The white paper reiterates the claim that previous findings reported by CITES using Aggregate PIKE statistics (which do not indicate a 2008 jump in poaching) are correct and reliable. In our previous post we carefully derived in detail why this Aggregate PIKE measure is a meaningless number. In that post we summarized:
“Aggregate PIKE is a complex mathematical object with no useful interpretation or application in policy analysis. Our best guess is that it came into common use because the useful properties of PIKE computed locally (i.e. removing confounding influences of elephant population and surveyor effort) seemed appealing and seemed like they ought to apply to Aggregate PIKE as well. They do not.”We refer interested readers to that post for details on this particular matter.
This critical omission reflects a broader pattern clear in the CITES document, where non-reviewed opinions publicly expressed by Dr. Underwood are treated as if they are facts, while the document simultaneously ignores direct public responses to those views that contain carefully derived results. This occurs in multiple cases where “facts” originating from Dr. Underwood's blog have been publicly overturned by actual empirical results or derivations presented in this blog—results that we personally communicated to Dr. Underwood and other members of the TAG. The CITES white paper repeatedly and directly cites Dr. Underwood’s erroneous claims on her blog but does not reference or acknowledge our direct point-by-point replies (here and here) where replication code and mathematical derivations have been made completely public.

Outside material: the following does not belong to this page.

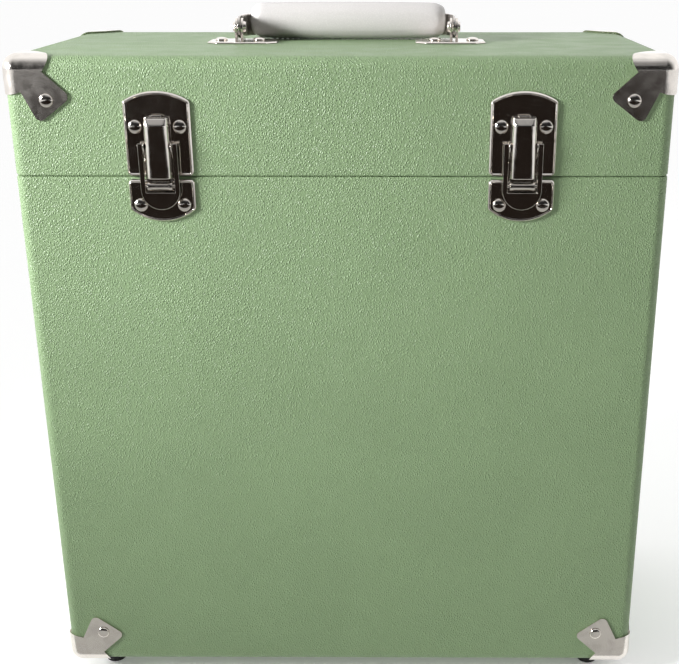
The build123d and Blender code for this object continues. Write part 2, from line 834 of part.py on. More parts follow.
for side_name, side in SIDES.items():
    with BuildPart() as base_leaf:
        hinge_leaf(side * hinge_spread, -1, base_knuckles, lid_knuckles, hinge_pin_radius)
        add(base_bores, mode=Mode.SUBTRACT)
    save(base_leaf.part, f"hinge_base_leaf_{side_name}")

    with BuildPart() as lid_leaf:
        hinge_leaf(side * hinge_spread, 1, lid_knuckles, base_knuckles, hinge_pin_radius + pin_clearance)
        add(lid_bores, mode=Mode.SUBTRACT)
    save(lid_leaf.part, f"hinge_lid_leaf_{side_name}")

with BuildPart() as hinge_pins:
    for side in SIDES.values():
        with BuildSketch(Plane.YZ.offset(side * hinge_spread)):
            with Locations((hinge_axis_y, parting_z)):
                Circle(hinge_pin_radius)
        extrude(amount=hinge_width / 2, both=True)
save(hinge_pins.part, "hinge_pins")
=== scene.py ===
"""Looks of a record carrying case: leatherette, nickel hardware and a padded handle round the CAD frame."""
import math

import bmesh
import bpy
from mathutils import Matrix, Vector, noise


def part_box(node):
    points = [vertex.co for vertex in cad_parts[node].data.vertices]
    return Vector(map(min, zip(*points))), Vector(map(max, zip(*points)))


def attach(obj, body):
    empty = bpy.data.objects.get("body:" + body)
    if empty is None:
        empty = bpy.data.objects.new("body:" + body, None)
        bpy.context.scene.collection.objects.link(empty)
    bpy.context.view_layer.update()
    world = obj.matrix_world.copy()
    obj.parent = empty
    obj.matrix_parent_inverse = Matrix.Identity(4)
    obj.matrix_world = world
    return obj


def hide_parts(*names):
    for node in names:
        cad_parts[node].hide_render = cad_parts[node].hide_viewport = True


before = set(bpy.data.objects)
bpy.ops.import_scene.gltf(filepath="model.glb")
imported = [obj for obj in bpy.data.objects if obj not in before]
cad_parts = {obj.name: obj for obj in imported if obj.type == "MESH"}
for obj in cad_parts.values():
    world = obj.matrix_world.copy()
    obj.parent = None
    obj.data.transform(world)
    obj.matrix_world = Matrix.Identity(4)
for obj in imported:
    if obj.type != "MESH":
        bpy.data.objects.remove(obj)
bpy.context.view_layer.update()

MM = 0.001
SIDES = {"left": -1, "right": 1}
ENDS = ("front", "back")
WELD_DISTANCE = 0.001 * MM

# ---------------------------------------------------------------- places read from the frame
base_low, base_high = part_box("base_covering")
lid_low, lid_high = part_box("lid_covering")
front_y = base_low.y
back_y = base_high.y
half_width = base_high.x
half_depth = (back_y - front_y) / 2
centre_y = (front_y + back_y) / 2
lid_top_z = lid_high.z
parting_z = (base_high.z + lid_low.z) / 2
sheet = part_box("base_front_board")[0].y - front_y
base_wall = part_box("lip_front")[0].y - front_y
lid_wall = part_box("lid_front_board")[1].y - front_y


# ---------------------------------------------------------------- mesh helpers
def shade_smooth(mesh):
    """Shade every face of a mesh smoothly."""
    for polygon in mesh.polygons:
        polygon.use_smooth = True


def make_piece(name, mesh_builder, body, slot, replaces=()):
    """Build one closed mesh piece, put it on a body and give it its finish."""
    form = bmesh.new()
    mesh_builder(form)
    bmesh.ops.recalc_face_normals(form, faces=form.faces)
    mesh = bpy.data.meshes.new(name)
    form.to_mesh(mesh)
    form.free()
    shade_smooth(mesh)
    piece = bpy.data.objects.new(name, mesh)
    bpy.context.scene.collection.objects.link(piece)
    mesh.materials.append(finishes[slot])
    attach(piece, body)
    if replaces:
        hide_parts(*replaces)
    even_normals(piece)
    return piece


def even_normals(piece):
    """Shade flat faces flat and roundings round."""
    weighted = piece.modifiers.new("even_normals", "WEIGHTED_NORMAL")
    weighted.weight = 100
    weighted.keep_sharp = True


def loft(form, rings):
    """Closed skin through rings of equal count, capped at both ends."""
    layers = [[form.verts.new(point) for point in ring] for ring in rings]
    for lower, upper in zip(layers, layers[1:]):
        for index in range(len(lower)):
            following = (index + 1) % len(lower)
            form.faces.new((lower[index], lower[following], upper[following], upper[index]))
    form.faces.new(layers[0][::-1])
    form.faces.new(layers[-1])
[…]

Substantive arguments made in the CITES white paper
The core substantive arguments of the CITES TAG position are found in these three paragraphs:
8) Regardless of whether the increase in poaching observed over the last 10 years was gradual or sudden, there are many other factors that could have caused, or contributed to causing, an increase in poaching levels. For example, the impact of the Global Financial Crisis was also felt worldwide at the time of the ivory sale, and this could have affected trends in the illegal ivory trade. In 2008 there was a drop in international shipping costs, which may have made illegal trade in ivory more profitable, and thereby more attractive to criminal syndicates . There is also evidence of similar trends in the price and volume of trade in other commodities over the same period, including goods that take a similar role to elephant ivory, such as gold, luxury watches and semiprecious stones [18, 19, 20]. As mentioned above, 2008 also marked the start of the still-ongoing 9- year moratorium on further ivory sales. By the authors’ logic, events such as these could have also been causes for the step change they claim. It is also worth noting that there has also been a rapid increase in poaching of other high-value species, such as African rhinos, over the same period but no one-off sales of these species’ products have taken place in that time [21, 22]. Other potential causes of the increase in poaching over the last 10 years cannot be ruled out without considering factors such as these.

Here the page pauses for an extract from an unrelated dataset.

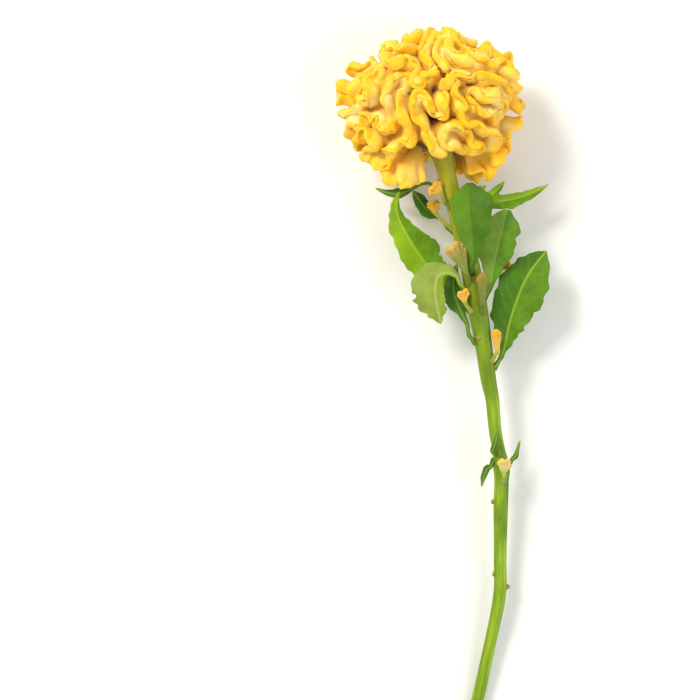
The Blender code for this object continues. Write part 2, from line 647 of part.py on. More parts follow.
def clean_mesh(obj):
    """Merge points that fall together, split faces into triangles and drop crumbs cut loose."""
    work = bmesh.new()
    work.from_mesh(obj.data)
    bmesh.ops.remove_doubles(work, verts=work.verts, dist=MERGE)
    bmesh.ops.dissolve_degenerate(work, edges=work.edges, dist=MERGE)
    bmesh.ops.triangulate(work, faces=work.faces)
    groups, seen = [], set()
    for start in work.verts:
        if start in seen:
            continue
        seen.add(start)
        group = [start]
        for vertex in group:
            for edge in vertex.link_edges:
                other = edge.other_vert(vertex)
                if other not in seen:
                    seen.add(other)
                    group.append(other)
        groups.append(group)
    groups.sort(key=len)
    loose = [vertex for group in groups[:-1] for vertex in group]
    bmesh.ops.delete(work, geom=loose, context="VERTS")
    work.to_mesh(obj.data)
    work.free()


def box_object(name, low, high, material, collection):
    """A box between two corners."""
    box = bmesh.new()
    bmesh.ops.create_cube(box, size=1.0)
    low, high = Vector(low) * MM, Vector(high) * MM
    for vertex in box.verts:
        vertex.co = Vector(low[k] + (high[k] - low[k]) * (vertex.co[k] + 0.5) for k in range(3))
    mesh = bpy.data.meshes.new(name)
    box.to_mesh(mesh)
    box.free()
    mesh.materials.append(material)
    obj = bpy.data.objects.new(name, mesh)
    collection.objects.link(obj)
    return obj


def ground_cutter(material, collection):
    """Everything just below the surface that the flower lies on."""
    return box_object("below", *BELOW_GROUND, material, collection)


def make_stem(materials, cutters):
    """The stalk with its leaf scars and stubs, from the neck to the cut end."""
    line = smooth_path(STEM_LINE, STEM_ROWS)
    stem = tube_object("stem", line, STEM_SIDES, STEM_RIBS, RIB_DEPTH, 0.0, materials["stem_green"], cutters)
    stubs = []
    for y, angle, length, diameter in STUBS:
        centre, radius, direction = stem_at(y)
        outward = np.array([math.cos(math.radians(angle)), 0.25, math.sin(math.radians(angle))])
        outward = unit(outward)
        inner = centre + outward * (radius - 1.5)
        outer = centre + outward * (radius + length)
        middle = centre + outward * (radius + 0.4 * length)
        steps = [(*inner, diameter), (*middle, diameter), (*outer, 0.7 * diameter)]
        stubs.append(tube_object("stub", steps, 8, 1, 0.0, 0.0, materials["stem_green"], cutters))
    combine(stem, stubs, "UNION")
    combine(stem, [ground_cutter(materials["stem_green"], cutters)], "DIFFERENCE")
    clean_mesh(stem)
    return stem


def make_crest(materials, cutters):
    """The head: a core with folded sheets and hanging combs, seated over the stem's neck."""
    yellow = materials["crest_yellow"]
    lift = np.array([0.0, 0.0, HEAD_HEIGHT])
    core = bmesh.new()
    bmesh.ops.create_icosphere(core, subdivisions=CORE_DETAIL, radius=1.0)
    for vertex in core.verts:
        vertex.co = Vector(vertex.co[k] * HEAD_HALF[k] * CORE_SHARE * MM + lift[k] * MM for k in range(3))
    mesh = bpy.data.meshes.new("crest")
    core.to_mesh(mesh)
    core.free()
    mesh.materials.append(yellow)
    crest = bpy.data.objects.new("crest", mesh)
    cutters.objects.link(crest)
    folds = []
    for line, closed in fold_lines():
        middle, half = spread_columns(*fold_sheet(line, closed), closed, FOLD_STEP)
        folds.append(slab("fold", middle + lift, half, yellow, cutters, closed))
    for root, *shape in HANGING_COMBS:
        folds.append(slab("hanging", *comb_sheet([root], *shape), yellow, cutters))
    combine(crest, folds, "UNION")
    line = smooth_path(STEM_LINE[:7], 12)
    start = line[0, :3] + unit(line[0, :3] - line[1, :3]) * GAP
    line = np.vstack([[*start, line[0, 3]], line])
    neck = tube_object("neck", line, STEM_SIDES, STEM_RIBS, RIB_DEPTH, GAP, yellow, cutters)
    combine(crest, [neck, ground_cutter(yellow, cutters)], "DIFFERENCE")
    clean_mesh(crest)
    return crest


def make_materials():
    """One plain material for each colour of the plant."""
    made = {}
    for name, (colour, roughness) in COLOURS.items():
        material = bpy.data.materials.new(name)
        material.use_nodes = True
        surface = material.node_tree.nodes["Principled BSDF"]
        surface.inputs["Base Color"].default_value = (*colour, 1.0)
        surface.inputs["Roughness"].default_value = roughness
        surface.inputs["Metallic"].default_value = 0.0
        made[name] = material
    return made


def main():
    for obj in list(bpy.data.objects):
        bpy.data.objects.remove(obj)
    flower = bpy.data.collections.new("cockscomb_celosia")
    cutters = bpy.data.collections.new("cutters")
    for collection in (flower, cutters):
        bpy.context.scene.collection.children.link(collection)
    materials = make_materials()
    pieces = [make_stem(materials, cutters), make_crest(materials, cutters)]
    for name, comb in SMALL_COMBS.items():
        stalk = seat_points(*comb["seat"], comb["stalk"][0][1]) + list(np.array(comb["stalk"]))
        colour = materials["comb_cream" if name in ("comb_lower_node", "comb_front_tall") else "comb_orange"]
        shape = [comb[key] for key in ("bearing", "rise", "reach", "spread", "ruffle", "turns")]
        pieces.append(slab(name, *comb_sheet(stalk, *shape), colour, cutters))
    for name, leaf in LEAVES.items():
        line = seat_points(*leaf["seat"], leaf["line"][0][1]) + list(np.array(leaf["line"]))
        colour = materials["leaf_pale_green" if name == "leaf_pale" else "leaf_green"]
        sheet = leaf_sheet(line, leaf["widths"], leaf["fold"], leaf["wave"], leaf["turns"])
        pieces.append(slab(name, *sheet, colour, cutters))
    corners = np.array([v.co[:] for piece in pieces for v in piece.data.vertices])
    holder = bpy.data.objects.new("flower", None)
    flower.objects.link(holder)
    middle = 0.5 * (corners.min(0) + corners.max(0))
    holder.location = (-middle[0], -middle[1], 0.0)
    for piece in pieces:
        cutters.objects.unlink(piece)
        flower.objects.link(piece)
        piece.parent = holder
        piece.data.shade_smooth()
        piece.data.set_sharp_from_angle(angle=math.radians(50.0))


main()
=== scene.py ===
# %% [markdown]
# # A cut cockscomb celosia, lying on a pale table
#
# A cockscomb is a celosia whose growing tip has turned from a point into a long line. The line
# crumples as it grows, and the flower head becomes one mass of ruffled, velvety sheets. This lesson
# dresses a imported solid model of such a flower: a golden head, a slim green stem, oval leaves and a
# few small side combs. The first cell loads the solids. They are never moved, only replaced by finer
# pieces of the same form.

# %% Load the solid model
import math

import bmesh
import bpy
import numpy as np
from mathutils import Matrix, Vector


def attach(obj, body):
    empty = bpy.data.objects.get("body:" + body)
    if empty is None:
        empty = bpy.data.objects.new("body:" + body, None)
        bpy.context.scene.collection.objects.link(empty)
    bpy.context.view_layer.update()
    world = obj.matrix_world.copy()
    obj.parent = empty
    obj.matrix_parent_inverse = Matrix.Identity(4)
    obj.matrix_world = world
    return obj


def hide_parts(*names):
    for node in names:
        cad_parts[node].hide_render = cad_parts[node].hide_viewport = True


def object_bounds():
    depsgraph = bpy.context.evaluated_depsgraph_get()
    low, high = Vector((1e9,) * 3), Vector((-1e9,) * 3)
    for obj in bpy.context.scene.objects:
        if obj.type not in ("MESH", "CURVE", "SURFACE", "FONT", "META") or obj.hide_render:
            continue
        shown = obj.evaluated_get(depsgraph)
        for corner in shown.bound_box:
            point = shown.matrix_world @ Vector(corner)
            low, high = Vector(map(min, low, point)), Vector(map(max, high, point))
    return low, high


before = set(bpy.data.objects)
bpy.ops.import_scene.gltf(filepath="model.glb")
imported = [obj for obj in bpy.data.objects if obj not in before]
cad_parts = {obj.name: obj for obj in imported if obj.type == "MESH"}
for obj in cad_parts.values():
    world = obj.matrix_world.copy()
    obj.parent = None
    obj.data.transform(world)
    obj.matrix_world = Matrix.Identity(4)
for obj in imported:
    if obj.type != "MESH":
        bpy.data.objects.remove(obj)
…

10) With regard to the statistical analysis, the TAG’s view is that the authors have not properly modelled the properties or structure of the data; in particular, the linear model they used is inappropriate [23, 24, 25]. The authors illustrate their argument using a plot which appears to show a step change in the average estimate of elephant poaching levels from 2008. This pattern is different to the results reported by the MIKE programme, which, as described above, essentially show a gradual increase in PIKE from 2006 to 2011. The key factor leading to the difference between these results is that the MIKE analyses take account of the variation in the total number of carcasses reported by each site each year, whereas this is not the case in Hsiang and Sekar’s analysis.
11) Accounting for the variation in total carcass counts is not a matter of choice. The data show that the total number of carcasses encountered at MIKE sites varies greatly between sites and over time, making it a confounding factor that needs to be adjusted for in the analysis. Hsiang and Sekar could have accounted for this variability using a weighted linear regression, with the total carcass counts as the weights. Such weighting is vital to avoid violating a basic assumption in linear regression, namely that of variance homogeneity. Hsiang and Sekar have ignored these facts, and this renders their analysis, and thereby their conclusions, invalid . Had Hsiang and Sekar weighted the data appropriately, or used more suitable methods for modelling proportions, which automatically account for the variability in total carcass counts , they would have obtained essentially the same results as those presented in the MIKE analyses, which show no discontinuity in 2008.We address each statement in these paragraphs below. Overall, they are either (i) false, (ii) misrepresentations of statements made by researchers or statistics generally, or (iii) do not openly convey the depth of analysis we previously presented.
Other possible causes (section 8 in the CITES white paper)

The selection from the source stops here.